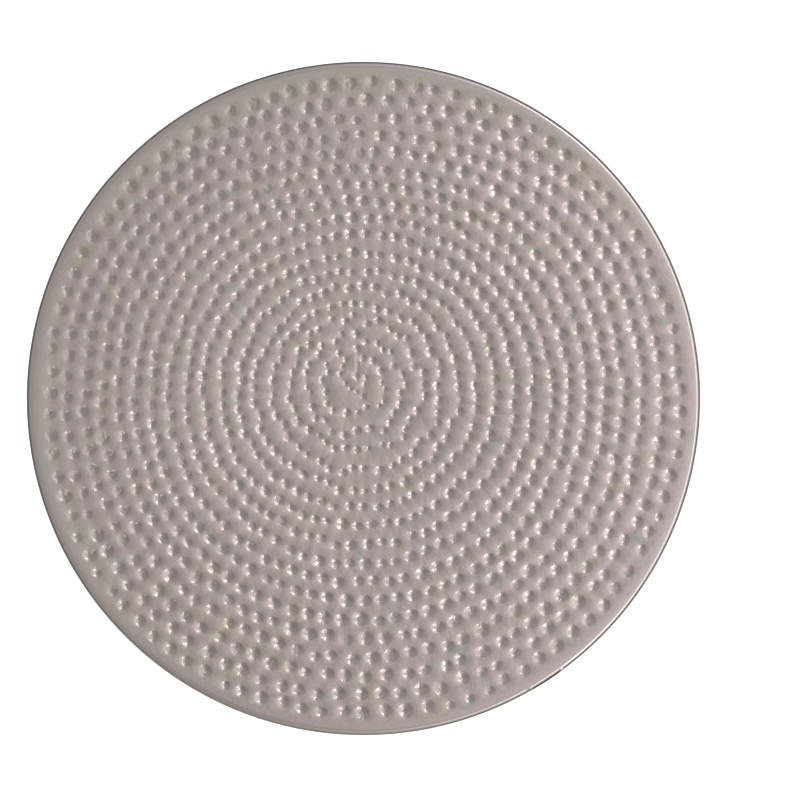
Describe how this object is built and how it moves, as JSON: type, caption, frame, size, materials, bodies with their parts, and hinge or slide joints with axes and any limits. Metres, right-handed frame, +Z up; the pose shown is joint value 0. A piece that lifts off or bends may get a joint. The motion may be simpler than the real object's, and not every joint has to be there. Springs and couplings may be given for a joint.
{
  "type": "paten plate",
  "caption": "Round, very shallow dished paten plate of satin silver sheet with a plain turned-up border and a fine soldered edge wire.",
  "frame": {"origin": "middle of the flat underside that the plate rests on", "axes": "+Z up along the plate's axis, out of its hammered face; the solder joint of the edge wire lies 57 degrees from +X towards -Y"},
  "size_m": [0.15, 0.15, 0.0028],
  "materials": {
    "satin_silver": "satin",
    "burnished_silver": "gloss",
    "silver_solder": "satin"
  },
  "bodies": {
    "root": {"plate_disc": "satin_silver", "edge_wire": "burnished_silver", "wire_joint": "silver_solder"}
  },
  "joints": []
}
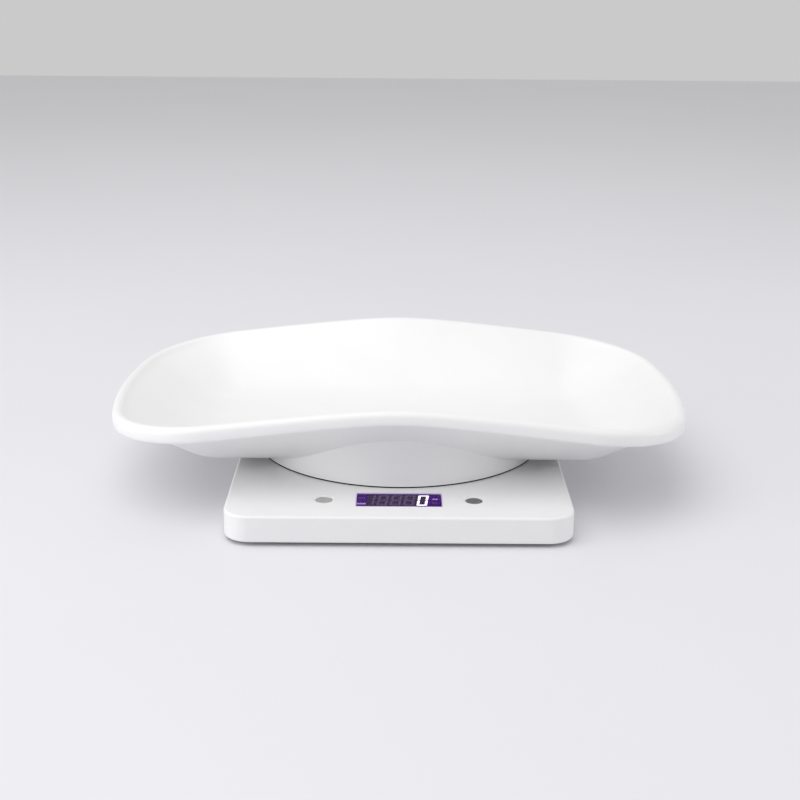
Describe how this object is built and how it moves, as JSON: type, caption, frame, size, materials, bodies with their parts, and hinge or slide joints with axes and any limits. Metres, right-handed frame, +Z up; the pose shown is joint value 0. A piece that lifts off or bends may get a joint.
+-------+
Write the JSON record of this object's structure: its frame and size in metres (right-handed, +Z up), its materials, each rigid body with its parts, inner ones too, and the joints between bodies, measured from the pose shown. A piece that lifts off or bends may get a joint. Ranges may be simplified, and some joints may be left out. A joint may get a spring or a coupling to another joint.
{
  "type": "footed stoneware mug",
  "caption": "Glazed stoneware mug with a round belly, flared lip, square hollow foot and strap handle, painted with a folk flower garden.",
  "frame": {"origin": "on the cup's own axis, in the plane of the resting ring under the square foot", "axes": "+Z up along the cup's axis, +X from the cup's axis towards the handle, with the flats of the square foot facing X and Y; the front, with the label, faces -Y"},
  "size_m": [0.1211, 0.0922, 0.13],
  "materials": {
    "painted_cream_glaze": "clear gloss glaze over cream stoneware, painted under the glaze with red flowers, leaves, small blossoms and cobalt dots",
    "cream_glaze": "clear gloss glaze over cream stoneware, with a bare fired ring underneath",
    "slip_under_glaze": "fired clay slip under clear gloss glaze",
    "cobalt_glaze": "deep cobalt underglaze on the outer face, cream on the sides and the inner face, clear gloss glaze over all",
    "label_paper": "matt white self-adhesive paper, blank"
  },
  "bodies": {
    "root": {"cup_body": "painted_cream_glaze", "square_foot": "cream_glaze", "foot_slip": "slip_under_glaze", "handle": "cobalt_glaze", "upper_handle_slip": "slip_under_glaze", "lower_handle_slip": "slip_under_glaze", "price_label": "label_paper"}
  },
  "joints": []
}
+-------+
GIVEN INSTRUCTION: Every line in the data above that contains "axes" needs to be copied.

PROBLEM SOLUTION:
Describe how this object is built and how it moves, as JSON: type, caption, frame, size, materials, bodies with their parts, and hinge or slide joints with axes and any limits. Metres, right-handed frame, +Z up; the pose shown is joint value 0. A piece that lifts off or bends may get a joint. The motion may be simpler than the real object's, and not every joint has to be there. Springs and couplings may be given for a joint.
  "frame": {"origin": "middle of the flat underside that the plate rests on", "axes": "+Z up along the plate's axis, out of its hammered face; the solder joint of the edge wire lies 57 degrees from +X towards -Y"},
Describe how this object is built and how it moves, as JSON: type, caption, frame, size, materials, bodies with their parts, and hinge or slide joints with axes and any limits. Metres, right-handed frame, +Z up; the pose shown is joint value 0. A piece that lifts off or bends may get a joint.
  "frame": {"origin": "on the cup's own axis, in the plane of the resting ring under the square foot", "axes": "+Z up along the cup's axis, +X from the cup's axis towards the handle, with the flats of the square foot facing X and Y; the front, with the label, faces -Y"},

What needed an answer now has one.